REQUIRED WORK >>
Repeat the material exactly, every line of it.
▼
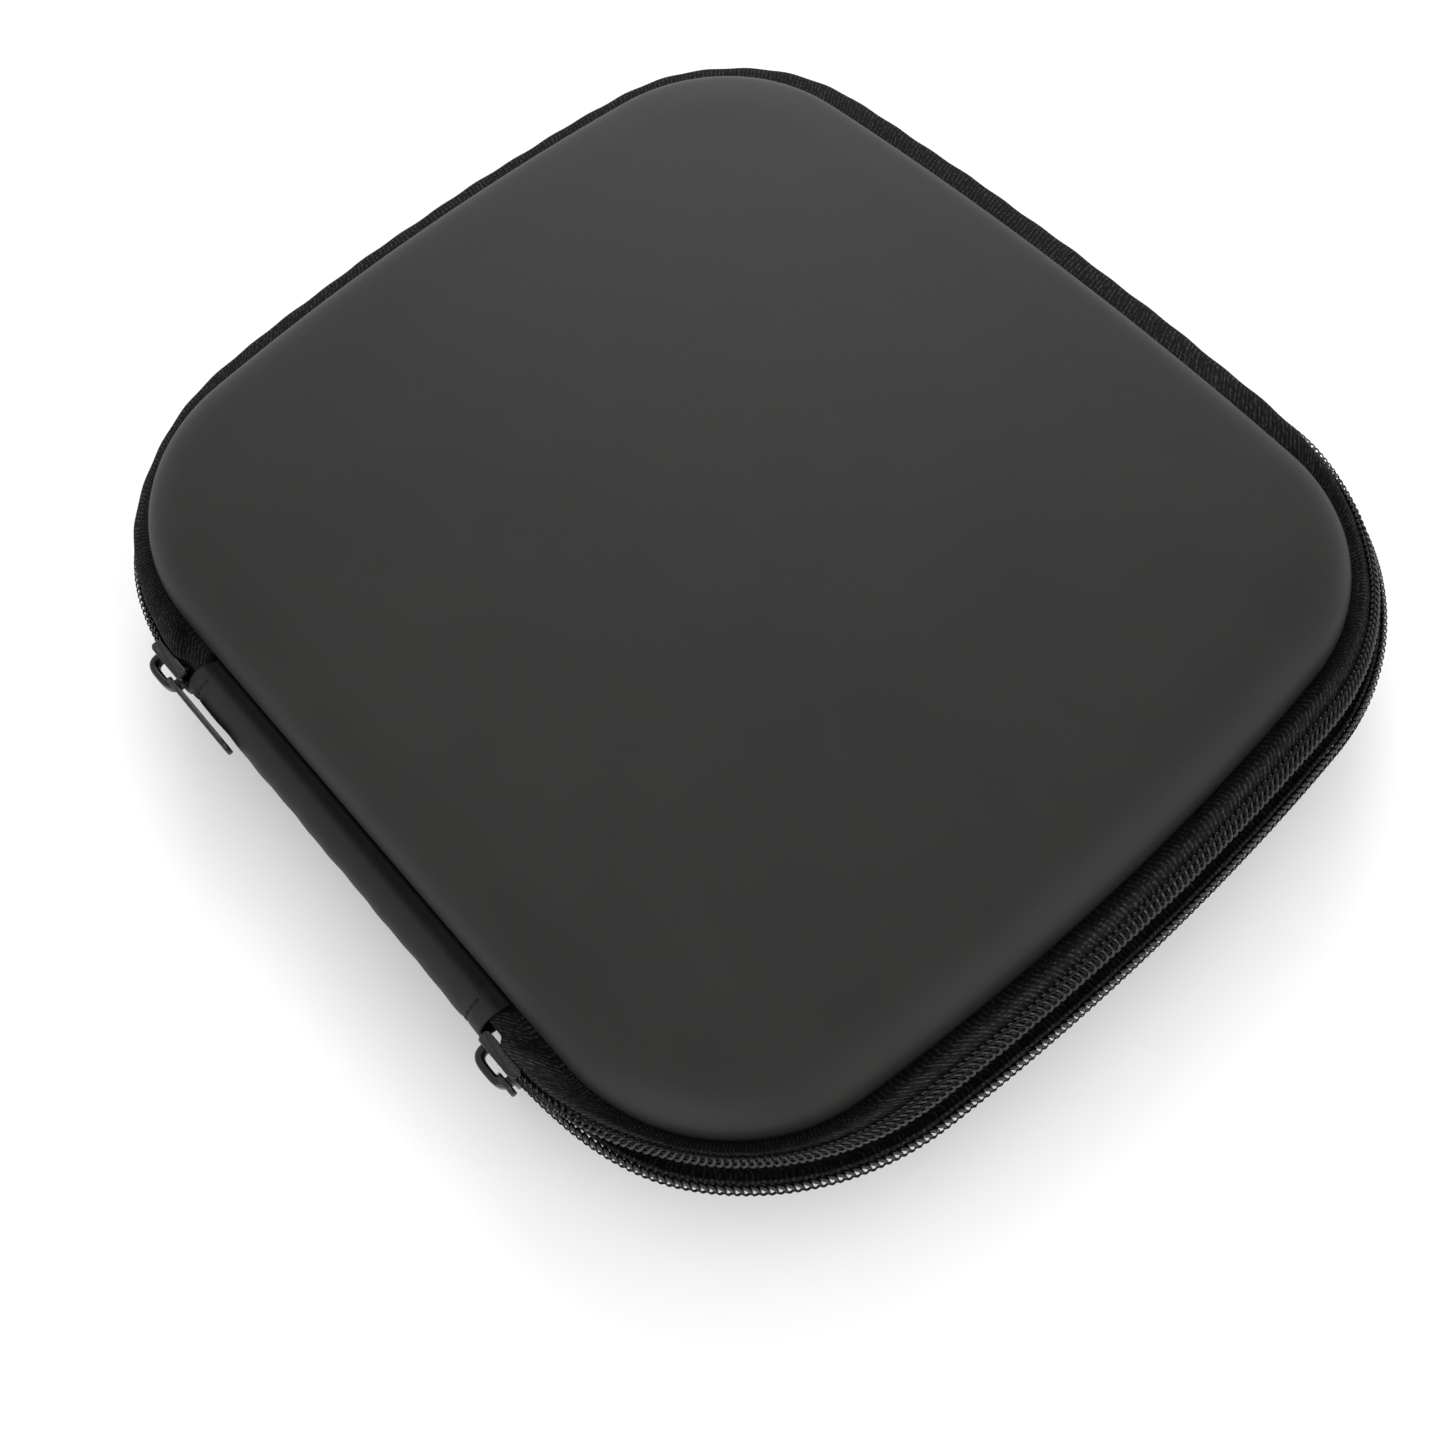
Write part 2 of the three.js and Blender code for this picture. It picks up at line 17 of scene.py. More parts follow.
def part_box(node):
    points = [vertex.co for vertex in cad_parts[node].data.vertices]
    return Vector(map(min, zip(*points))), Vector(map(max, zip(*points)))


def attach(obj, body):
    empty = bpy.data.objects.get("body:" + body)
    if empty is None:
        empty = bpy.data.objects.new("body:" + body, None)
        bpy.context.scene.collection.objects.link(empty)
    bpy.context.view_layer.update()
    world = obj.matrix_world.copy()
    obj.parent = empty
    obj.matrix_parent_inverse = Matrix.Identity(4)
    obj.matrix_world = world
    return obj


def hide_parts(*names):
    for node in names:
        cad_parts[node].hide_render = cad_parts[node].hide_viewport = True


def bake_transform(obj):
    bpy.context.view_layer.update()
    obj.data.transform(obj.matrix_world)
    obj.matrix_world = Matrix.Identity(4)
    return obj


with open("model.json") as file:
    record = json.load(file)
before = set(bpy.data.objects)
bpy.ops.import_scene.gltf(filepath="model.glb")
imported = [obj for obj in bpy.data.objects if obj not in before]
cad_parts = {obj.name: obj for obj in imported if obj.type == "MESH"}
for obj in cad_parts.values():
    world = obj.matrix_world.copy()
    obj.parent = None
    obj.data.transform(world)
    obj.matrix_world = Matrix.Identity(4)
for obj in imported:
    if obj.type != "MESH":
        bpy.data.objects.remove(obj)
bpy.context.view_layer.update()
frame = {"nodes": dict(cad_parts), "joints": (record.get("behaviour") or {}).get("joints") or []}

MM = 0.001

# ---- dimensions taken from the frame, in millimetres -----------------------------------------------

COIL_LOW, COIL_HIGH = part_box("base_zipper_coil")
HALF_WIDTH = COIL_HIGH.x / MM
HALF_DEPTH = -COIL_LOW.y / MM
LID_JOINT = next(joint for joint in frame["joints"] if joint["name"] == "lid_hinge")
RIM_Z = LID_JOINT["pos_m"][2] / MM
LID_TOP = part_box("lid_skin")[1].z / MM - RIM_Z
SPINE_LOW, SPINE_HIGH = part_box("spine_cover")
SPINE_LEFT = SPINE_LOW.x / MM
SPINE_RIGHT = SPINE_HIGH.x / MM
SLIDER_X = {}
for slider_side in ("left", "right"):
    low_corner, high_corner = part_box("slider_" + slider_side)
    SLIDER_X[slider_side] = (low_corner.x + high_corner.x) / 2 / MM
PLATE_IN_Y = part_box("slider_right")[0].y / MM

# ---- driving dimensions of the visible shapes, in millimetres --------------------------------------

SIDE_RADIUS = 514
FRONT_RADIUS = 829
BACK_RADIUS = 20000
# Radius of the zipper's outline at each corner, by the signs of x and y.
CORNER_RADIUS = {(-1, 1): 57, (1, 1): 57, (1, -1): 45, (-1, -1): 52}
# How much tighter than the zipper's each corner of the moulded walls is, by the signs of x and y.
SHELL_TIGHTER = {(-1, 1): 9.9, (1, 1): 8.8, (1, -1): -2.2, (-1, -1): 7.0}
TIGHTEN_FROM = 3.4
TIGHTEN_TO = 8.6

WALL_INSET = 9.7  # outer face of the moulded wall
SKIN_EDGE = 2.5  # height of the skin's edge, which the tape goes under
WALL_HEIGHT = 4.2  # where the wall starts to round over
FILLET_REACH = 18.5
FILLET_SQUARENESS = 2.6  # exponent of the rounding's superellipse; 2 would be an ellipse
LID_SHIFT = 1.1  # the lid's dome stands this much towards +X on its flange
CROWN_RISE = 1.2  # of the lid's middle above the top of its rounding
SKIN = 0.8
FIT = 0.1  # gap between the foam and the layers on either side of it
LINING = 0.5
LINING_INSET = 12.7
LINING_EDGE = 0.9  # height of the lining's edge
LINING_WALL = 4.6  # where the lining starts to round over
LINING_UNDER = 5.2  # depth of the lining below the outside of its shell
LINING_REACH = FILLET_REACH - 5

PITCH = 1.45  # one tooth of the zipper
COIL_LENGTH = 3.5  # of one tooth, across the tape
COIL_HEIGHT = 1.35
WIRE = 0.33  # radius of the coil's monofilament
COIL_LEAN = 0.34  # of the teeth along the rim, as a part of the pitch
COIL_SWAY = 0.035  # how unevenly the teeth stand out
HEAD_BULGE = 0.28  # how much thicker the monofilament is at the tooth heads
STITCH_ROWS = ((1.45, 0.26), (2.85, 0.22))  # each row's distance from the heads, and its sway
STITCH_RADIUS = 0.11
TAPE = 0.6
DRAWN_IN = 34  # length over which the zipper is drawn together towards a slider
FOLD_EASE = 60  # length over which the lid's tape starts to fold over its coil
TUCK = 6  # length over which the tapes dip to go under the spine's strip
TUCK_DROP = 0.5  # how much of their height the tapes lose as they dip
TUCK_INSET = 6.5  # inset that the tapes' edges draw back towards as they dip
TAPE_UNDER_STRIP = 5  # length of each tape's end under the strip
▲
ANSWER BELOW >>
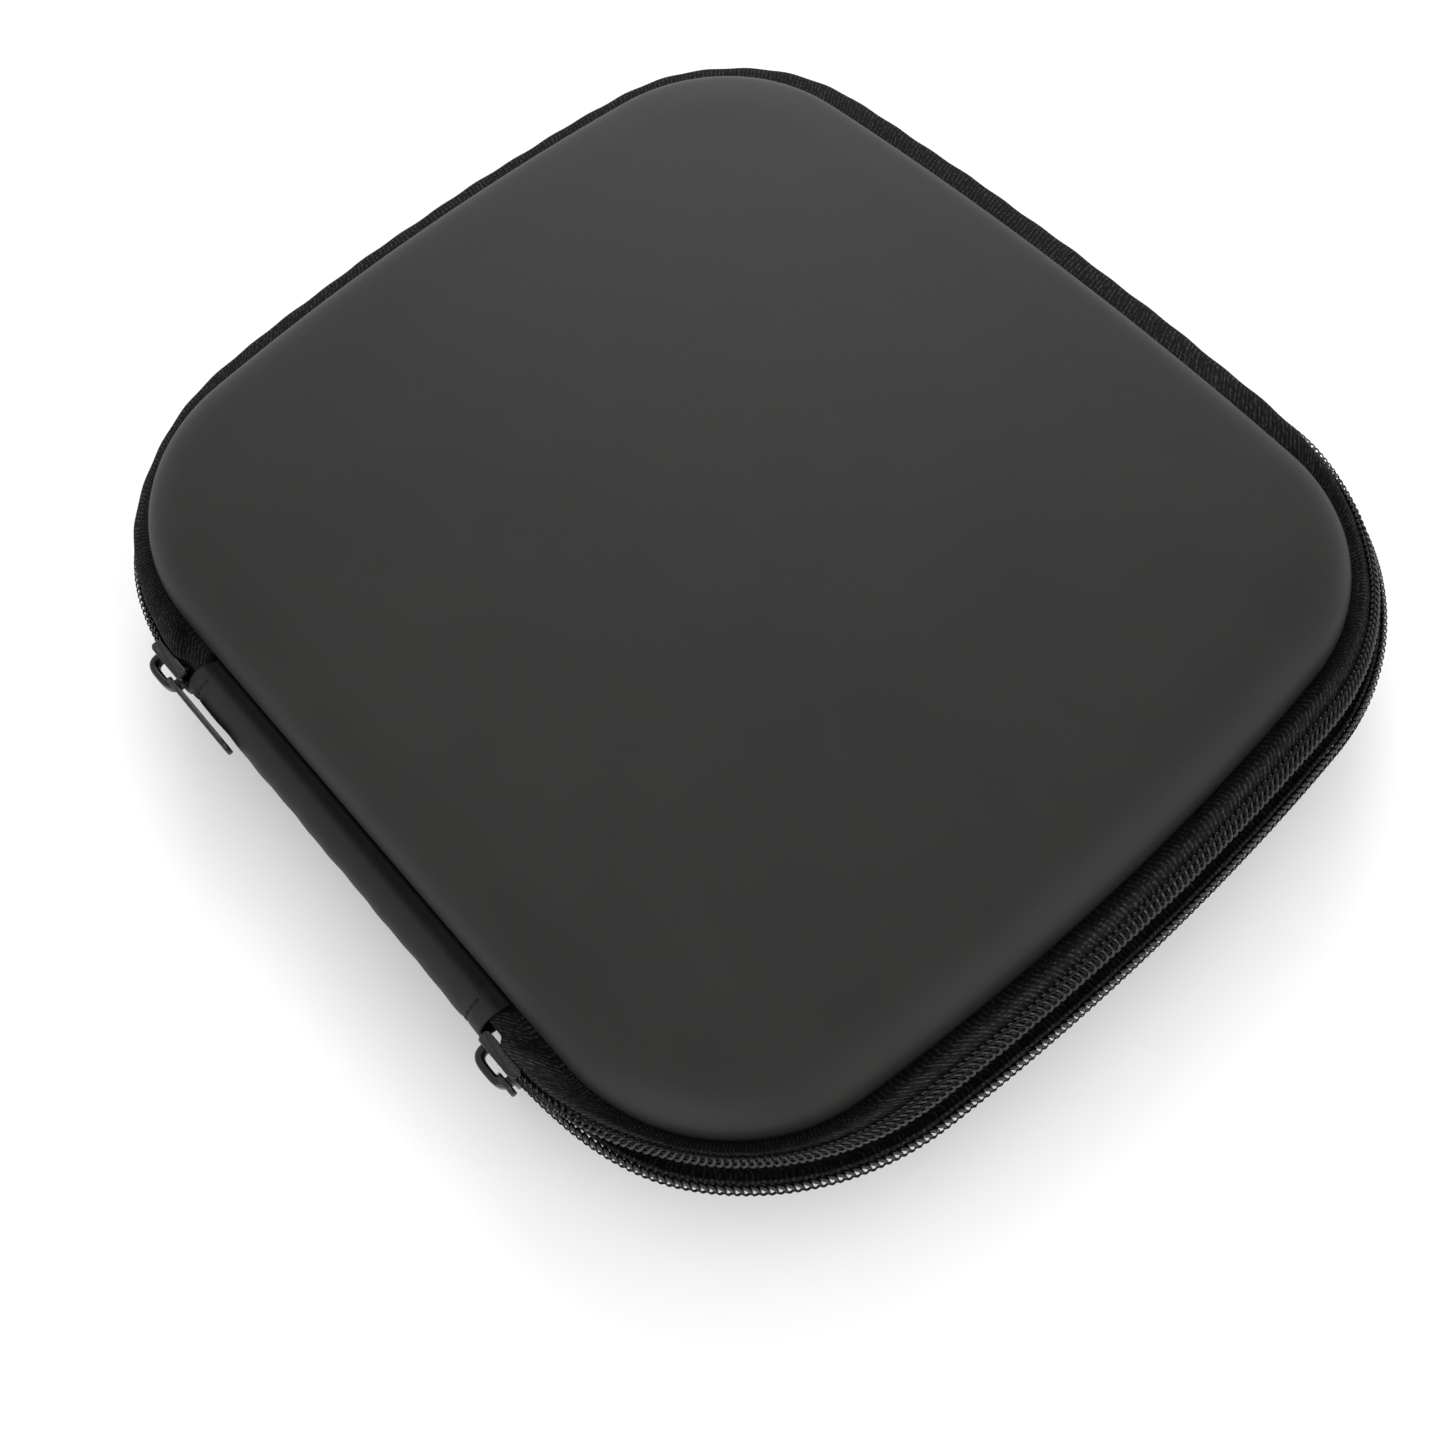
Write part 2 of the three.js and Blender code for this picture. It picks up at line 17 of scene.py. More parts follow.
def part_box(node):
    points = [vertex.co for vertex in cad_parts[node].data.vertices]
    return Vector(map(min, zip(*points))), Vector(map(max, zip(*points)))


def attach(obj, body):
    empty = bpy.data.objects.get("body:" + body)
    if empty is None:
        empty = bpy.data.objects.new("body:" + body, None)
        bpy.context.scene.collection.objects.link(empty)
    bpy.context.view_layer.update()
    world = obj.matrix_world.copy()
    obj.parent = empty
    obj.matrix_parent_inverse = Matrix.Identity(4)
    obj.matrix_world = world
    return obj


def hide_parts(*names):
    for node in names:
        cad_parts[node].hide_render = cad_parts[node].hide_viewport = True


def bake_transform(obj):
    bpy.context.view_layer.update()
    obj.data.transform(obj.matrix_world)
    obj.matrix_world = Matrix.Identity(4)
    return obj


with open("model.json") as file:
    record = json.load(file)
before = set(bpy.data.objects)
bpy.ops.import_scene.gltf(filepath="model.glb")
imported = [obj for obj in bpy.data.objects if obj not in before]
cad_parts = {obj.name: obj for obj in imported if obj.type == "MESH"}
for obj in cad_parts.values():
    world = obj.matrix_world.copy()
    obj.parent = None
    obj.data.transform(world)
    obj.matrix_world = Matrix.Identity(4)
for obj in imported:
    if obj.type != "MESH":
        bpy.data.objects.remove(obj)
bpy.context.view_layer.update()
frame = {"nodes": dict(cad_parts), "joints": (record.get("behaviour") or {}).get("joints") or []}

MM = 0.001

# ---- dimensions taken from the frame, in millimetres -----------------------------------------------

COIL_LOW, COIL_HIGH = part_box("base_zipper_coil")
HALF_WIDTH = COIL_HIGH.x / MM
HALF_DEPTH = -COIL_LOW.y / MM
LID_JOINT = next(joint for joint in frame["joints"] if joint["name"] == "lid_hinge")
RIM_Z = LID_JOINT["pos_m"][2] / MM
LID_TOP = part_box("lid_skin")[1].z / MM - RIM_Z
SPINE_LOW, SPINE_HIGH = part_box("spine_cover")
SPINE_LEFT = SPINE_LOW.x / MM
SPINE_RIGHT = SPINE_HIGH.x / MM
SLIDER_X = {}
for slider_side in ("left", "right"):
    low_corner, high_corner = part_box("slider_" + slider_side)
    SLIDER_X[slider_side] = (low_corner.x + high_corner.x) / 2 / MM
PLATE_IN_Y = part_box("slider_right")[0].y / MM

# ---- driving dimensions of the visible shapes, in millimetres --------------------------------------

SIDE_RADIUS = 514
FRONT_RADIUS = 829
BACK_RADIUS = 20000
# Radius of the zipper's outline at each corner, by the signs of x and y.
CORNER_RADIUS = {(-1, 1): 57, (1, 1): 57, (1, -1): 45, (-1, -1): 52}
# How much tighter than the zipper's each corner of the moulded walls is, by the signs of x and y.
SHELL_TIGHTER = {(-1, 1): 9.9, (1, 1): 8.8, (1, -1): -2.2, (-1, -1): 7.0}
TIGHTEN_FROM = 3.4
TIGHTEN_TO = 8.6

WALL_INSET = 9.7  # outer face of the moulded wall
SKIN_EDGE = 2.5  # height of the skin's edge, which the tape goes under
WALL_HEIGHT = 4.2  # where the wall starts to round over
FILLET_REACH = 18.5
FILLET_SQUARENESS = 2.6  # exponent of the rounding's superellipse; 2 would be an ellipse
LID_SHIFT = 1.1  # the lid's dome stands this much towards +X on its flange
CROWN_RISE = 1.2  # of the lid's middle above the top of its rounding
SKIN = 0.8
FIT = 0.1  # gap between the foam and the layers on either side of it
LINING = 0.5
LINING_INSET = 12.7
LINING_EDGE = 0.9  # height of the lining's edge
LINING_WALL = 4.6  # where the lining starts to round over
LINING_UNDER = 5.2  # depth of the lining below the outside of its shell
LINING_REACH = FILLET_REACH - 5

PITCH = 1.45  # one tooth of the zipper
COIL_LENGTH = 3.5  # of one tooth, across the tape
COIL_HEIGHT = 1.35
WIRE = 0.33  # radius of the coil's monofilament
COIL_LEAN = 0.34  # of the teeth along the rim, as a part of the pitch
COIL_SWAY = 0.035  # how unevenly the teeth stand out
HEAD_BULGE = 0.28  # how much thicker the monofilament is at the tooth heads
STITCH_ROWS = ((1.45, 0.26), (2.85, 0.22))  # each row's distance from the heads, and its sway
STITCH_RADIUS = 0.11
TAPE = 0.6
DRAWN_IN = 34  # length over which the zipper is drawn together towards a slider
FOLD_EASE = 60  # length over which the lid's tape starts to fold over its coil
TUCK = 6  # length over which the tapes dip to go under the spine's strip
TUCK_DROP = 0.5  # how much of their height the tapes lose as they dip
TUCK_INSET = 6.5  # inset that the tapes' edges draw back towards as they dip
TAPE_UNDER_STRIP = 5  # length of each tape's end under the strip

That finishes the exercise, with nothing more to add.